Future of fintech in Africa
Despite the challenges facing fintech start-ups in Africa, they still have bright prospects given the gargantuan opportunities present on the continent. But in order to leverage on these opportunities, African fintech companies must actively collaborate, rather than compete, with banks and telecoms companies. This should be a no-brainer, given two reasons that are immediately apparent. First, banks have access to cheap deposits which can be used to create loan instruments and make them available to fintech start-ups to run their operations. Second, telecoms firms still control the mobile phone ecosystem – the lifeblood of most fintech companies.
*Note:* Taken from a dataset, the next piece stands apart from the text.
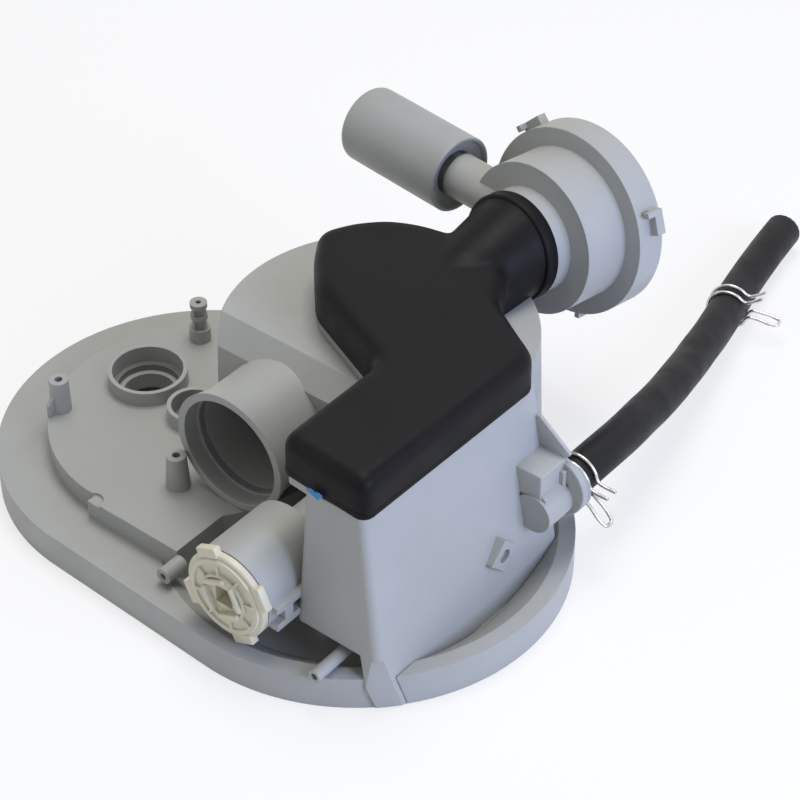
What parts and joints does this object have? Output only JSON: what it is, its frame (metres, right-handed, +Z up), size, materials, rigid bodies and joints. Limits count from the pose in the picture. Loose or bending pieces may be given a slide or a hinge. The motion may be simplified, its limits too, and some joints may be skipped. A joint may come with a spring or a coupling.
{
  "type": "dishwasher_sump_assembly",
  "caption": "Grey plastic dishwasher sump, upside down on its rim, with a black suction cover, a pump volute with a soft outlet sleeve, a rotary valve and a drain hose in wire clamps.",
  "frame": {"origin": "on the axis of the filter well, on the plane that the rim rests on", "axes": "+X to the side chamber, +Y to the pump volute, +Z up as the part lies upside down"},
  "size_m": [0.344, 0.4997, 0.1757],
  "materials": {
    "body_plastic": "fine matte moulding of glass-filled polypropylene",
    "shade_plastic": "matte moulding",
    "cream_plastic": "satin acetal moulding",
    "black_plastic": "satin black moulding",
    "grey_rubber": "soft grey rubber",
    "black_rubber": "matte black rubber",
    "zinc_wire": "bright zinc-plated spring wire"
  },
  "bodies": {
    "sump": {"sump_base": "body_plastic", "well_housing": "body_plastic", "tub_gasket": "grey_rubber", "large_port_seal": "grey_rubber", "small_port_seal": "grey_rubber", "inlet_stub_seal": "grey_rubber", "ribbed_stud": "body_plastic", "cover_gasket": "black_rubber", "suction_cover": "black_plastic", "elbow_seal": "grey_rubber", "pump_volute": "body_plastic", "wear_ring": "shade_plastic", "motor_seal": "grey_rubber", "outlet_sleeve": "grey_rubber", "drain_spigot": "shade_plastic", "flap_seat": "black_rubber", "flap_pin": "zinc_wire", "drain_hose": "black_rubber", "near_hose_clamp": "zinc_wire", "far_hose_clamp": "zinc_wire"},
    "cap": {"valve_cap": "cream_plastic", "valve_cap_seal": "black_rubber", "rotor_seal": "black_rubber"},
    "rotor": {"valve_rotor": "cream_plastic"},
    "flap": {"non_return_flap": "black_rubber"}
  },
  "joints": [
    {"name": "valve_cap_turn", "type": "hinge", "parent": "sump", "child": "cap", "pos_m": [0.029, -0.157, 0.0495], "axis": [0, -1, 0], "range_deg": [0, 25]},
    {"name": "valve_rotor_turn", "type": "hinge", "parent": "cap", "child": "rotor", "pos_m": [0.029, -0.157, 0.0495], "axis": [0, -1, 0], "continuous": true},
    {"name": "flap_swing", "type": "hinge", "parent": "sump", "child": "flap", "pos_m": [0.113, 0, 0.0594], "axis": [1, 0, 0], "range_deg": [0, 50]}
  ]
}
As people become increasingly reliant on fintech services, African governments must wake up to their responsibilities to develop the right regulatory framework for the fledgling industry. Currently, most African regulators – whether central banks or government bodies – merely issue licences to fintech companies and do nothing more. There is, therefore, a regulatory lacuna that creates avenues for some fintech companies to exploit unsuspecting consumers, especially poor and rural Africans. For instance, most African countries do not have regulations for payday lending by fintechs as well as online loan providers, who may exploit illiterate borrowers by luring them into expensive credit facilities just like loan sharks.
Therefore, if African regulators develop robust regulatory environments for fintechs, they would foster the expansion of the industry by attracting more investment and getting customers to recognize that their rights are protected. Given the vast unbanked population on the continent, fintech companies can boost revenues by providing digital financial services while expanding such basic services to the poor.